For an indication of the squabbling and delays the mythical partnership with Napster would have experienced, look no further than the outcry against Choruss, the not-for-profit group that is working with universities on experimental, access-based models. Choruss is seeking ways to allow for unlimited downloading and to pay content owners through disbursements of pooled user fees. Any model, if eventually implemented, will not stray far from what would have been required of a partnership with Napster. But rather than relief and joy, Choruss has run into a surprising amount of opposition and concerned outcry. The hubbub is emblematic of the forceful push-and-pull required to advance any innovation in the record industry.
Embracing Napster would have meant doing away with the supply chain and wholesale-retail model that have long been the bedrock of recorded music. A legal Napster would have required a complicated process of creating new contracts and a new method of determining payments to content owners.
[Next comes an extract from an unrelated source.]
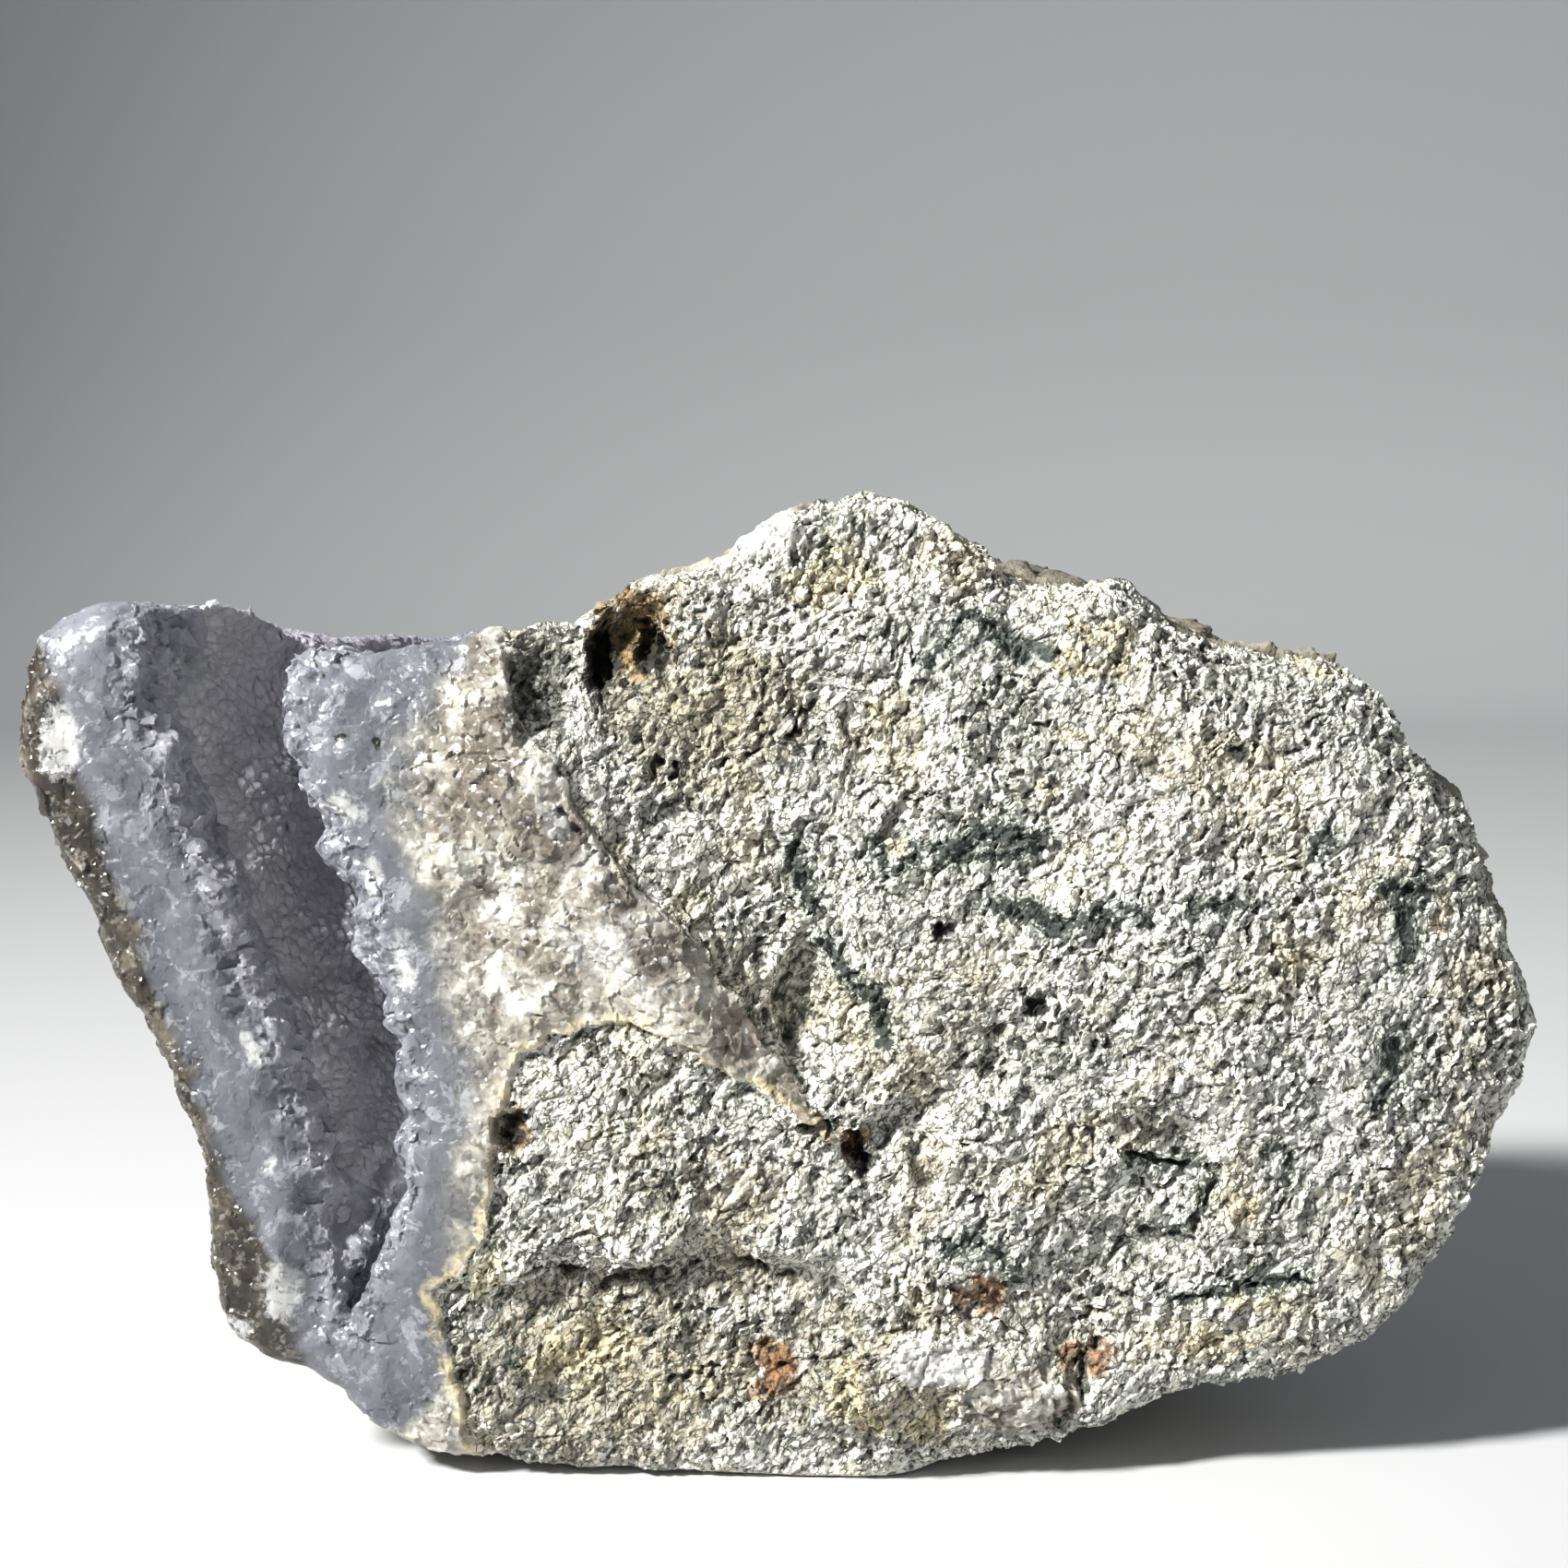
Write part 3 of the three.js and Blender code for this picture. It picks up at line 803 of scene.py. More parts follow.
@dataclass(frozen=True)
class HostRock(Finish):
    """Altered volcanic host rock, broken by hammer: dry, matt, flaky grains with dark joints, drawn partly as
    painted shade.

    It scatters nearly all of its light. Its index is feldspar's.

    Attributes:
        grain_mm: Length, depth and width of a grain, so that the face reads as granular.
        bend_mm: How far the rows of grains wander, so that they don't look ruled.
    """

    name: str = "broken_host_rock"
    roughness: float = 0.88
    bump_mm: float = 0.4
    grain_mm: tuple[float, float, float] = (0.85, 0.55, 0.44)
    bend_mm: float = 1.5

    def surface(self, n: Nodes) -> tuple[Socket, Node, Feed]:
        """Lays out the nodes that are the finish's own.

        Args:
            n: The nodes of its material.

        Returns:
            Its colour, the height of its bumps and how much of them is seen.
        """
        bend = {0: n.clouds(0.45, 1.0).outputs["Color"], 1: [self.bend_mm * MM] * 3, 2: n.place}
        bent = n.add("VectorMath", bend, operation="MULTIPLY_ADD").outputs[0]
        height, shade, space = n.facets(self.grain_mm, GRAIN_ANGLE, bent)
        colour = n.ramp(shade, (0.0, "#b8b7ac"), (0.25, "#d6d5ca"), (0.6, "#eeece3"), (1.0, "#fcfbf4"))
        # Broad cool and warm clouds, as the rock has altered
        cloud = n.clouds(0.13, 3.0)
        for ends, code in (((0.48, 0.64, 0.0, 0.45), "#b9beb2"), ((0.5, 0.36, 0.0, 0.6), "#f6e9cc")):
            colour = n.mixed(n.span(cloud, *ends), colour, code, "MULTIPLY")
        # Stains, with painted shade in hollows, a brown wash that is partly painted shade, and near-black
        # painted shade in holes
        colour = n.stained_and_shaded(
            colour, n.clouds(0.55, 4.0, 0.62),
            (Tint.UMBER, "#958a72", 0.66), (Tint.TAN, "#e6d5a8", 0.62), (Tint.RUST, "#8f6136", 0.88),
            (Tint.DARK, "#474a3f", 0.8), (Tint.CELADON, "#263532", 0.9), (Tint.WHITE, "#faf8f0", 0.9),
            (Tint.AMBER, "#8c7349", 0.95), (Tint.SOOT, "#1b140d", 0.96),
        )
        # Green seams, each a dark line in a pale green halo
        rough_line = n.clouds(1.5, 4.0)
        seam = n.figure("ADD", n.attribute("seam"), n.figure("MULTIPLY_ADD", rough_line, 2.8, -1.5))
        colour = n.mixed(n.span(seam, 0.2, 0.9, 0.45, 0.0), colour, "#a3b3a4")
        colour = n.mixed(n.span(seam, -0.15, 0.05, 0.92, 0.0), colour, "#182322")
        # Dark lines along some grain edges, partly open joints and partly painted shade in the crevices; dark
        # flecks, which are painted shadows under the flakes
        joint = n.add("TexVoronoi", {"Vector": space, "Scale": 1.0}, feature="DISTANCE_TO_EDGE")
        open_share = n.span(rough_line, 0.42, 0.54)
        joint_and_shade = n.figure("MULTIPLY", n.span(joint, 0.03, 0.14, 0.92, 0.0), open_share)
        colour = n.mixed(joint_and_shade, colour, "#2c2f29")
        shadow_fleck = n.clouds(0.75, 2.0, place=space)
        colour = n.mixed(n.span(shadow_fleck, 0.35, 0.42, 0.8, 0.0), colour, "#33372f")
        # Painted shade: darker where the surface lies in a recess
        colour = n.shaded(colour, n.span(n.attribute("cavity_shade"), -0.28, 0.04, 0.2, 1.0))
        height = n.figure("MULTIPLY_ADD", height, 1.3, n.clouds(2.6, 3.0, 0.6))
        return colour, height, self.bump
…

Changes of these sorts cannot happen within the brief window in which a disruptive technology can appear. As the long road toward the implementation of Choruss shows, years of negotiations and discourse between stakeholders is needed to simply agree upon a course of action.
Ten years after Napster arrived, the record business has changed in some ways but remains unchanged in others. The best way to view the post-Napster years is to accept its inevitability. It was exactly as one should have expected.